I disagree, there aren't many sport venues in this country where you can climb 30m routes at low grades with some good moves and, on the whole, reasonable rock. The main walls at Foredale give this and it is quite unique for it.

The star ratings are highly subjective and opinions vary greatly from person to person.

Personally, I think that many of the starred multi pitch routes in the lakes feature some particularly crappy and unmemorable pitches!

>
> In increasing quality for sub F7a sport:
>
> Foredale
> <big gap>
> Gigg South
> Gigg North
> Blue Scar Right hand walls
> Robin Proctor's
> Trow Gill
>
> ALC

FWIW I would add Panorama Crag. Quite rare around these parts to get such a steep crag featuring such reasonable grades.

I'd also swap Gigg South with Gigg North and reduce the gap between Foredale and Gigg South to make them equal!!!

I understand that High and Low Stoney Bank are quite good too although I haven't been myself.

All the above is meant in light-hearted fashion by the way.
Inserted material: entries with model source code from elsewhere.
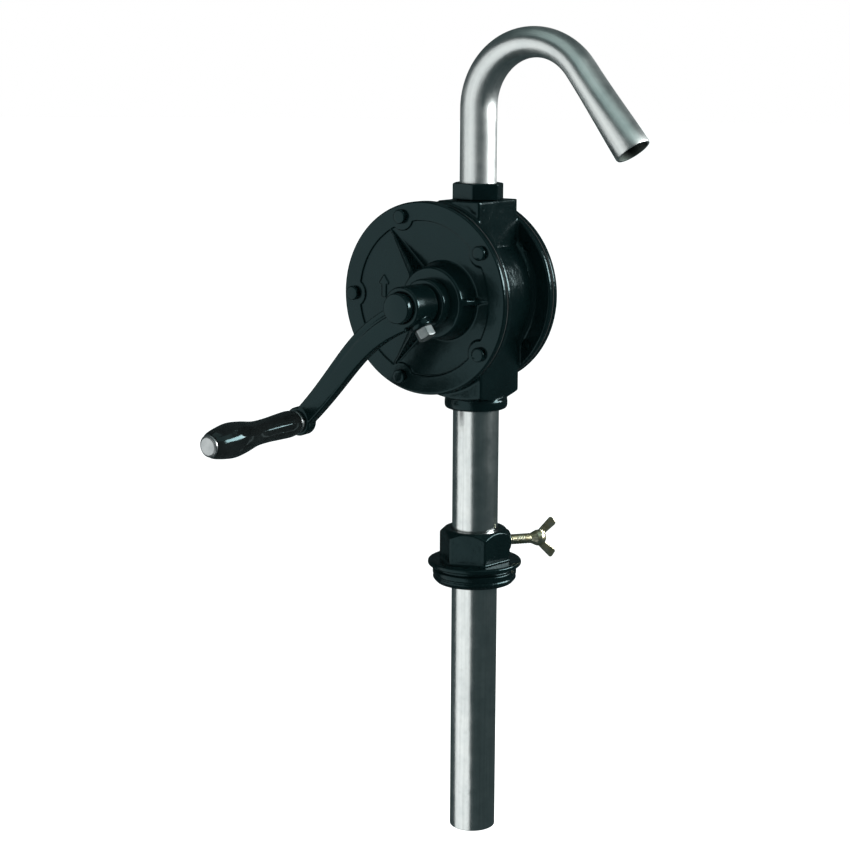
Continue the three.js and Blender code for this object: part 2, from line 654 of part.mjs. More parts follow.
function addCrank(rotor) {
  const curve = armCentre();
  const steps = 10;
  const sections = [];
  for (let i = 0; i <= steps; i += 1) {
    const t = i / steps;
    const width = THREE.MathUtils.lerp(ARM_WIDTH_AT_HUB, ARM_WIDTH_AT_GRIP, t);
    const depth = THREE.MathUtils.lerp(ARM_DEPTH_AT_HUB, ARM_DEPTH_AT_GRIP, t);
    sections.push(armSection(curve.getPoint(t), curve.getTangent(t), width, depth));
  }
  const hub = solid(turned(chamferedProfile(0, HUB_R, HUB_FRONT, HUB_BACK, 1)));
  const gripWay = (geometry) => solid(onGripAxis(geometry));
  const endBoss = gripWay(
    turned(chamferedProfile(0, END_BOSS_R, -END_BOSS_HALF, END_BOSS_HALF, 1), SMALL),
  );
  const beyond = END_BOSS_HALF + 6;
  const screwWay = (geometry) => solid(
    geometry.rotateY(rad(90 - SET_SCREW_ANGLE)).translate(0, SET_SCREW_Y, 0),
  );
  const screwPad = screwWay(rodZ(SCREW_PAD_R, SCREW_PAD_R, HUB_R + SCREW_PAD_HEIGHT, SMALL));
  const arm = cut(
    union(solid(loft(sections)), hub, endBoss, screwPad),
    solid(rodY(SHAFT_R + RUNNING_GAP, HUB_FRONT - 1, HUB_BACK + 1)),
    screwWay(rodZ(SET_SCREW_R + RUNNING_GAP, 0, 2 * HUB_R, COARSE)),
    gripWay(rodY(GRIP_PIN_R + RUNNING_GAP, -beyond, beyond, SMALL)),
    gripWay(rodY(END_BOSS_R + 3, -beyond, -END_BOSS_HALF, SMALL)),
    gripWay(rodY(END_BOSS_R + 3, END_BOSS_HALF, beyond, SMALL)),
  );
  piece(rotor, 'crank_arm', arm, paint);

  const head = HUB_R + SCREW_PAD_HEIGHT + GAP;
  const top = head + SET_SCREW_HEAD;
  const screw = union(
    solid(rodZ(SET_SCREW_R, SHAFT_R + GAP, head + 1, COARSE)),
    solid(hexPrism(SET_SCREW_FLATS, head, top, 10)).intersect(solid(turnedZ([
      [0, head], [7.6, head], [7.6, top - 1.4], [5.6, top], [0, top],
    ], SMALL))),
  );
  const screwMesh = piece(rotor, 'crank_set_screw', screw, zinc);
  screwMesh.position.y = SET_SCREW_Y;
  screwMesh.rotation.y = rad(90 - SET_SCREW_ANGLE);
}

/** Grip, pin and washer stand in a group on the arm's end, with the pin along the group's -Y axis. */
function addGrip(rotor) {
  const end = groupAt(rotor, CRANK_END.x, CRANK_END.y, CRANK_END.z);
  end.quaternion.copy(gripTurn());
  const washerFace = -END_BOSS_HALF - GAP;
  const washerFront = washerFace - GRIP_WASHER_THICKNESS;
  const gripFace = washerFront - GAP;
  const gripEnd = gripFace - GRIP_LENGTH;
  const bore = GRIP_PIN_R + RUNNING_GAP;
  const washer = chamferedProfile(bore, GRIP_WASHER_R, washerFront, washerFace, 0.3);
  piece(end, 'grip_washer', turned(washer, SMALL), zinc);
  const head = gripEnd - GAP;
  const back = END_BOSS_HALF + GAP;
  piece(end, 'grip_pin', turned([
    [0, head - 2.6], [GRIP_PIN_HEAD_R - 1.6, head - 2.6], [GRIP_PIN_HEAD_R, head - 1.4],
    [GRIP_PIN_HEAD_R, head], [GRIP_PIN_R, head],
    [GRIP_PIN_R, back], [6.4, back], [6.4, back + 1], [4.6, back + 2.2], [0, back + 2.2],
  ], SMALL), zinc);
  const swell = [
    [8.8, 0.8], [9.6, 6.4], [9.2, 17], [8.6, 30], [8.9, 42], [11.2, 54.5], [12.4, 65], [11.6, 73.5],
    [9.9, 82],
  ];
  const waist = new THREE.SplineCurve(swell.map(([r, s]) => new THREE.Vector2(r, gripFace - s)));
  const profile = [
    [bore, gripFace], [8, gripFace], ...waist.getPoints(12).map((p) => [p.x, p.y]),
    [8.6, gripEnd], [bore, gripEnd], [bore, gripFace],
  ];
  piece(end, 'grip', turned(profile, SMALL), glossBlack);
}

// ---- outlet -------------------------------------------------------------------------------------

/** The spout's centreline runs up, over and down towards +X. Gives [place, direction, bend share]. */
function spoutStations(foot) {
  const stations = [foot, SPOUT_BEND_Z - SPOUT_R].map((z) => [
    new THREE.Vector3(0, 0, z), new THREE.Vector3(0, 0, 1), 0,
  ]);
  const bends = 12;
  const bendCentre = new THREE.Vector3(SPOUT_BEND_R, 0, SPOUT_BEND_Z);
  for (let i = 0; i <= bends; i += 1) {
    const a = (SPOUT_BEND * i) / bends;
    const out = new THREE.Vector3(-Math.cos(a), 0, Math.sin(a));
    stations.push([
      bendCentre.clone().addScaledVector(out, SPOUT_BEND_R),
      new THREE.Vector3(Math.sin(a), 0, Math.cos(a)), i / bends,
    ]);
  }
  const [start, way] = stations[stations.length - 1];
  for (const share of [0.5, 1]) {
    stations.push([start.clone().addScaledVector(way, SPOUT_LEG * share), way, 1 + share]);
  }
  return stations;
}

/** Half the pipe's width in the plane of its bend, which flattens it. */
function flattened(share) {
  const marks = [[0, 0], [0.25, 1.3], [0.5, 2], [1, 3.1], [1.5, 1.7], [2, 0.3]];
  const next = marks.findIndex(([s]) => s >= share);
  if (next <= 0) return marks[0][1];
  const [[s0, v0], [s1, v1]] = [marks[next - 1], marks[next]];
  return THREE.MathUtils.mapLinear(share, s0, s1, v0, v1);
}

function pipeSection([centre, way, share], radius) {
  const side = new THREE.Vector3(0, 1, 0);
  const out = new THREE.Vector3().crossVectors(side, way);
  const inPlane = radius - flattened(share);
  const beside = radius + 0.35 * flattened(share);
  return Array.from({ length: SMALL }, (_, k) => {
    const a = (2 * Math.PI * k) / SMALL;
    return centre.clone()
      .addScaledVector(out, inPlane * Math.cos(a))
      .addScaledVector(side, beside * Math.sin(a));
  });
}

function addOutlet(parent) {
  const top = CASING_Z + PORT_BLOCK_TOP + GAP;
  const seat = CASING_Z + OUTLET_SEAT + GAP;
  const sealTop = seat + OUTLET_SEAL_HEIGHT;
  const nutTop = top + NUT_HEIGHT;
  const bore = SPOUT_R + RUNNING_GAP;
  const outside = OUTLET_BORE_R - 0.2;
  const hex = solid(hexPrism(NUT_FLATS, top, nutTop, NUT_TURN)).intersect(solid(turnedZ([
    [0, top - 1], [30, top - 1], [30, nutTop - 2.6], [NUT_FLATS / 2 - 0.3, nutTop], [0, nutTop],
  ])));
  const spigot = solid(rodZ(outside, sealTop + GAP, top + 1));
  piece(parent, 'outlet_nut', cut(union(hex, spigot), solid(rodZ(bore, seat, nutTop + 1))), paint);
  piece(parent, 'outlet_seal', turnedZ(ringProfile(bore, outside, seat, sealTop)), rubber);

  const outer = solid(loft(spoutStations(SPOUT_FOOT).map((s) => pipeSection(s, SPOUT_R))));
  const stations = spoutStations(SPOUT_FOOT - 2);
  const [mouth, way] = stations[stations.length - 1];
  mouth.addScaledVector(way, 2);
  const inner = solid(loft(stations.map((s) => pipeSection(s, SPOUT_R - SPOUT_WALL))));
  piece(parent, 'spout', cut(outer, inner), galvanised);
}

// ---- assembly -----------------------------------------------------------------------------------

const pump = new THREE.Group();
addBung(pump);
addWingScrew(pump);
addSuctionTubes(pump);
const casing = groupAt(pump, CASING_X, 0, CASING_Z);
addCasting(casing);
addFrontCover(casing);
addRearCover(casing);
addGaskets(casing);
addCoverBolts(casing);
addShaftSeals(casing);
const rotor = groupAt(casing, SHAFT_OFFSET, 0, 0);
addRotor(rotor);
addVanes(rotor);
addCrank(rotor);
addGrip(rotor);
addOutlet(pump);

export default pump;
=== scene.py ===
"""A hand-cranked drum pump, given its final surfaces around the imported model.

Shapes are worked out in millimetres in the row frame, and become metres when a mesh is made.
"""

import json
import math

import bmesh
import bpy
from mathutils import Matrix, Vector


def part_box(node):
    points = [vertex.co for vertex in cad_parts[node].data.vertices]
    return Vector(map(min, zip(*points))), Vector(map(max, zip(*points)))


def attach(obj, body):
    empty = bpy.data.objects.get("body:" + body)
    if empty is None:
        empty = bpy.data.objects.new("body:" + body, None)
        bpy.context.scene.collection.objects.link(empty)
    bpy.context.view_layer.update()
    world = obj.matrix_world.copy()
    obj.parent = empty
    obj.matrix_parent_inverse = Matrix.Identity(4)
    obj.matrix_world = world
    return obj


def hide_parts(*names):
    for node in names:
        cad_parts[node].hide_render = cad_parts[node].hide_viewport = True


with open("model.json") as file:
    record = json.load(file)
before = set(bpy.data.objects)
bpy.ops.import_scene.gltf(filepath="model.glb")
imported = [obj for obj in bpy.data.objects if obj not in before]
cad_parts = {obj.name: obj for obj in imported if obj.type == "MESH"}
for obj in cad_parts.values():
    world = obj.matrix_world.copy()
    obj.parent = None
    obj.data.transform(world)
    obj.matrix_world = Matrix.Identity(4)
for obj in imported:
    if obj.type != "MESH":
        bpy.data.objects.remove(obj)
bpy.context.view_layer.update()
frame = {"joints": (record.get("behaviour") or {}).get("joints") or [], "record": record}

MM = 0.001
RECORD = frame["record"]
JOINTS = {joint["name"]: joint for joint in frame["joints"]}
BODY_OF = {node: body for body, nodes in RECORD["behaviour"]["bodies"].items() for node in nodes}


def corners(node):
    """The lowest and highest corner of a CAD node, in millimetres."""
    low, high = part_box(node)
    return low / MM, high / MM


def joint_line(name):
    """A joint's place, in millimetres, and its direction."""
    joint = JOINTS[name]
    return Vector(joint["pos_m"]) / MM, Vector(joint["axis"]).normalized()


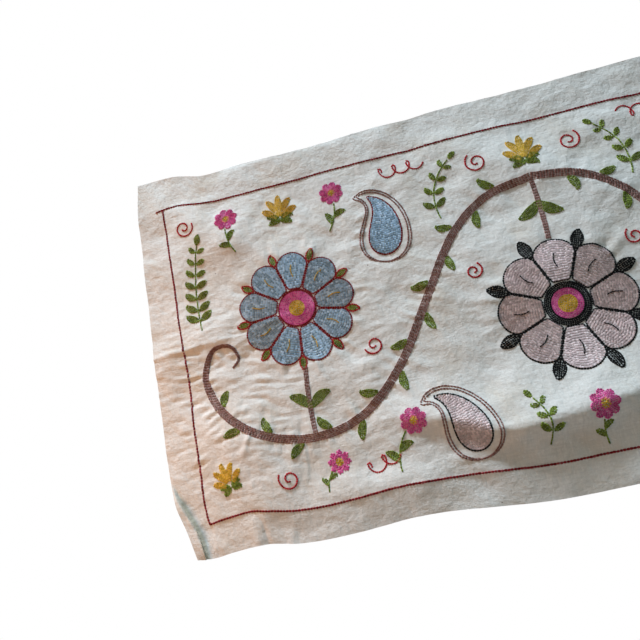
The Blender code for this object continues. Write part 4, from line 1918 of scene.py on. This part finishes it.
def cloth_shell(surface, thickness):
    """A closed sheet: its points, its faces, and whether each lies on its front, its back or its cut edge."""
    face, number = grid_quads(len(FLAT_Z), len(FLAT_X))
    total = number.size
    rim = rim_of(number)
    after = np.roll(rim, -1)
    cut = np.stack([rim, after, after + total, rim + total], axis=1)
    points = np.concatenate([surface.place.reshape(-1, 3),
                             (surface.place - surface.facing * thickness).reshape(-1, 3)])
    quads = np.concatenate([face, face[:, ::-1] + total, cut])
    kinds = np.repeat([0, 1, 2], [len(face), len(face), len(cut)])
    return points, quads, kinds


def cloth_maps(mesh, quads, kinds):
    """The weave's map in metres, and a map that gives each side of the sheet half of a square."""
    total = len(FLAT_X) * len(FLAT_Z)
    row, column = np.divmod(quads % total, len(FLAT_X))
    across, down = FLAT_X[column] / PANEL_WIDTH + 0.5, -FLAT_Z[row] / PANEL_DROP
    metres = np.stack([across * PANEL_WIDTH, -down * PANEL_DROP], axis=2)
    side = kinds[:, None] + np.zeros_like(row)
    shift = np.where(side == 1, MAP_MARGIN, 0.5 + MAP_MARGIN) + (1 - down) * (0.5 - 2 * MAP_MARGIN)
    edge = (side == 2) * (quads >= total) * CUT_STRIP
    laid = np.stack([MAP_MARGIN + across * (1 - 2 * MAP_MARGIN), shift + edge], axis=2)
    for name, places in (("weave", metres), ("OFBake", laid)):
        mesh.uv_layers.new(name=name).uv.foreach_set("vector", places.astype(float).ravel())


def make_panel(context):
    """The hung cotton, in place of the frame's plain sheet."""
    cloth = context.scene.hanging_cloth
    surface = hung_cloth(cloth.crumple, cloth.pucker, cloth.strain)
    points, quads, kinds = cloth_shell(surface, cloth.thickness)
    mesh = bpy.data.meshes.new("hung_cotton")
    mesh.from_pydata(points.tolist(), [], quads.tolist())
    cloth_maps(mesh, quads, kinds)
    # Painted shade on the turned strip's flank, for the front and the back alike.
    grey = np.tile(painted_flank_shade(FLAT_X + 1j * FLAT_Z[:, None]).ravel(), 2)
    mesh.attributes.new("grey", "FLOAT", "POINT").data.foreach_set("value", grey)
    mesh.shade_smooth()
    mesh.set_sharp_from_angle(angle=radians(SHARP_ANGLE))
    mesh.materials.append(cotton_material(cloth))
    panel = new_object("hung_cotton", mesh)
    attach(panel, "root")
    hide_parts(FRAME_NODE)


# ---------------------------------------------------------------- the stage

FLOOR_SIDES = 96
FLOOR_COLOUR = (0.92, 0.79, 0.71)
FLOOR_ROUGHNESS = 0.9
FLOOR_FADE_START = 0.55
FLOOR_FADE_END = 0.98

# The soft light from all round: nearly none from below, and cool from above, with an even change between.
SKY_BELOW = (0.03, 0.02, 0.01)
SKY_ABOVE = (0.98, 1.22, 1.22)
SKY_TURN = 0.45


def floor_material(radius):
    """A pale floor that fades out towards its rim."""
    material, nodes = new_material("pale_floor")
    place = nodes.add("ShaderNodeTexCoord").outputs["Object"]
    flat = nodes.add("ShaderNodeVectorMath", {"operation": "MULTIPLY"}, {0: place, 1: (1, 1, 0)})
    reach = nodes.add("ShaderNodeVectorMath", {"operation": "LENGTH"}, {0: flat.outputs[0]})
    levels = FLOOR_FADE_START * radius, FLOOR_FADE_END * radius
    fade = 1 - nodes.faded(nodes.amount(reach, "Value"), *levels)
    shader = nodes.add("ShaderNodeBsdfPrincipled", None,
                       {"Base Color": FLOOR_COLOUR, "Roughness": FLOOR_ROUGHNESS, "Alpha": fade})
    nodes.add("ShaderNodeOutputMaterial", None, {"Surface": shader.outputs[0]})
    return material


def make_floor(stage):
    """A round pale floor well below the panel."""
    radius = stage.floor_radius
    turns = np.linspace(0, tau, FLOOR_SIDES, endpoint=False)
    rim = [(radius * np.cos(turn), radius * np.sin(turn), -stage.floor_drop) for turn in turns]
    mesh = bpy.data.meshes.new("floor")
    mesh.from_pydata(rim, [], [tuple(range(len(rim)))])
    mesh.materials.append(floor_material(radius))
    new_object("floor", mesh)


def aimed(place, target):
    """The turn that points a lamp or camera from a place at a target."""
    return (Vector(target) - Vector(place)).to_track_quat("-Z", "Y").to_euler()


class Lamp(NamedTuple):
    """A soft square lamp."""

    name: str
    place: tuple
    target: tuple
    size: float
    colour: tuple


DAYLIGHT = Lamp("daylight", (-0.84, -0.74, 1.94), (-0.25, 0.0, -0.22), 0.40, (0.82, 0.97, 1.11))
BACKLIGHT = Lamp("backlight", (0.40, 1.50, 0.70), (0.0, 0.0, -0.22), 0.80, (0.95, 0.98, 1.0))
LAMPLIGHT = Lamp("lamplight", (-0.79, -0.33, -0.36), (-0.40, 0.0, -0.22), 0.25, (1.0, 0.40, 0.10))


def make_lamp(lamp, power):
    data = bpy.data.lights.new(lamp.name, "AREA")
    data.energy = power
    data.size = lamp.size
    data.color = lamp.colour
    lit = new_object(lamp.name, data)
    lit.location = lamp.place
    lit.rotation_euler = aimed(lamp.place, lamp.target)


def make_world(ambient):
    """A surround that looks white, and lights the cloth softly from above."""
    world = bpy.data.worlds.new("surround")
    world.use_nodes = True
    world.node_tree.nodes.clear()
    nodes = Nodes(world.node_tree)
    seen = nodes.add("ShaderNodeBackground", None, {"Color": (1, 1, 1), "Strength": 1.0})
    way = nodes.add("ShaderNodeSeparateXYZ", None, {0: nodes.add("ShaderNodeTexCoord").outputs["Generated"]})
    above = nodes.faded(nodes.amount(way, "Z"), -SKY_TURN, SKY_TURN)
    cool = nodes.mixed(above, SKY_BELOW, SKY_ABOVE)
    cast = nodes.add("ShaderNodeBackground", None, {"Color": cool, "Strength": ambient})
    path = nodes.add("ShaderNodeLightPath")
    both = nodes.add("ShaderNodeMixShader", None, {0: path.outputs["Is Camera Ray"], 1: cast.outputs[0],
                                                   2: seen.outputs[0]})
    nodes.add("ShaderNodeOutputWorld", None, {"Surface": both.outputs[0]})
    bpy.context.scene.world = world


CAMERA_PLACE = (-0.1739, -0.6675, -0.4180)
CAMERA_TURN = (106.57, 9.82, 10.41)
CAMERA_LENS = 35.0
CAMERA_SENSOR = 36.0
CAMERA_CLIP = 0.01


def make_camera():
    data = bpy.data.cameras.new("camera")
    data.lens = CAMERA_LENS
    data.sensor_width = CAMERA_SENSOR
    data.clip_start = CAMERA_CLIP
    camera = new_object("camera", data)
    camera.location = CAMERA_PLACE
    camera.rotation_euler = [radians(turn) for turn in CAMERA_TURN]
    bpy.context.scene.camera = camera


def make_stage(context):
    """The camera, the floor, the lamps and the surround."""
    stage = context.scene.hanging_stage
    make_camera()
    make_floor(stage)
    make_lamp(DAYLIGHT, stage.daylight)
    make_lamp(LAMPLIGHT, stage.lamplight)
    make_lamp(BACKLIGHT, stage.backlight)
    make_world(stage.ambient)
    context.scene.view_settings.view_transform = "Standard"


# ---------------------------------------------------------------- operators


class HANGING_OT_stage(bpy.types.Operator):
    """Set the camera, the floor and the light"""

    bl_idname = "hanging.stage"
    bl_label = "Stage"

    def execute(self, context):
        make_stage(context)
        return {"FINISHED"}


class HANGING_OT_panel(bpy.types.Operator):
    """Hang the creased cotton panel"""

    bl_idname = "hanging.panel"
    bl_label = "Cotton panel"

    def execute(self, context):
        make_panel(context)
        return {"FINISHED"}


class HANGING_OT_border(bpy.types.Operator):
    """Sew the red border line"""

    bl_idname = "hanging.border"
    bl_label = "Border"

    def execute(self, context):
        sew("border", context)
        return {"FINISHED"}


class HANGING_OT_vine(bpy.types.Operator):
    """Sew the brown vine, its leaves and the sprigs"""

    bl_idname = "hanging.vine"
    bl_label = "Vine and leaves"

    def execute(self, context):
        sew("vine", context)
        return {"FINISHED"}


class HANGING_OT_roundels(bpy.types.Operator):
    """Sew the large round flowers"""

    bl_idname = "hanging.roundels"
    bl_label = "Roundels"

    def execute(self, context):
        sew("roundels", context)
        return {"FINISHED"}


class HANGING_OT_flowers(bpy.types.Operator):
    """Sew the daisies and tulips"""

    bl_idname = "hanging.flowers"
    bl_label = "Small flowers"

    def execute(self, context):
        sew("flowers", context)
        return {"FINISHED"}


class HANGING_OT_drops(bpy.types.Operator):
    """Sew the curled drops"""

    bl_idname = "hanging.drops"
    bl_label = "Curled drops"

    def execute(self, context):
        sew("drops", context)
        return {"FINISHED"}


class HANGING_OT_tendrils(bpy.types.Operator):
    """Sew the red tendrils"""

    bl_idname = "hanging.tendrils"
    bl_label = "Tendrils"

    def execute(self, context):
        sew("tendrils", context)
        return {"FINISHED"}


OPERATORS = (
    HANGING_OT_stage,
    HANGING_OT_border,
    HANGING_OT_vine,
    HANGING_OT_roundels,
    HANGING_OT_flowers,
    HANGING_OT_drops,
    HANGING_OT_tendrils,
    HANGING_OT_panel,
)
SETTINGS = {
    "hanging_cloth": ClothSettings,
    "hanging_stitch": StitchSettings,
    "hanging_threads": ThreadSettings,
    "hanging_stage": StageSettings,
}


class HANGING_PT_sidebar(bpy.types.Panel):
    """Lists what the hanging is made of"""

    bl_label = "Wall hanging"
    bl_idname = "HANGING_PT_sidebar"
    bl_space_type = "VIEW_3D"
    bl_region_type = "UI"
    bl_category = "Hanging"

    def draw(self, context):
        for operator in OPERATORS:
            self.layout.operator(operator.bl_idname)
        for name in SETTINGS:
            box = self.layout.box()
            group = getattr(context.scene, name)
            for field in group.bl_rna.properties:
                if field.identifier not in ("rna_type", "name"):
                    box.prop(group, field.identifier)


def register():
    for kind in (*SETTINGS.values(), *OPERATORS, HANGING_PT_sidebar):
        bpy.utils.register_class(kind)
    for name, kind in SETTINGS.items():
        setattr(bpy.types.Scene, name, PointerProperty(type=kind))


def unregister():
    for name in SETTINGS:
        delattr(bpy.types.Scene, name)
    for kind in reversed((*SETTINGS.values(), *OPERATORS, HANGING_PT_sidebar)):
        bpy.utils.unregister_class(kind)


def main():
    register()
    bpy.ops.hanging.stage()
    bpy.ops.hanging.border()
    bpy.ops.hanging.vine()
    bpy.ops.hanging.roundels()
    bpy.ops.hanging.flowers()
    bpy.ops.hanging.drops()
    bpy.ops.hanging.tendrils()
    bpy.ops.hanging.panel()


if __name__ == "__main__":
    main()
I love the lakes really, but I'm also pretty fond of yorkshire limestone!

 chris_j_s 27 Aug 2009
In reply to Bulls Crack:

> And you're forgetting our newest venue - Castleberg - so you can put that in with an ever bigger gap at the top of the list!

Shocking! How dare you!
 Andy Cairns 27 Aug 2009
In reply to a lakeland climber:
> (In reply to Andy Cairns)
>
> Ye gods!
>
> If you think that those are worth their stars then come on over to the Lakes - you'll be wanting the starring system extended to ten star routes!!
>
> Take two or three stars off most if not all the recent low-grade developments in Yorkshire and you'll be in line with most areas.

Since the OP was about low grade Yorkshire sport routes, I was trying to keep things in that context - didn't seem much point in comparing to Lakes routes like Saxon, Sidewalk, Equus etc, all of which I've done.

Yes, they're in a different league, but I have had a couple or good days out recently at Foredale (which was dry!), and comparing like for like I do reckon they are worth the stars, to help differentiate from similar areas when making the choice.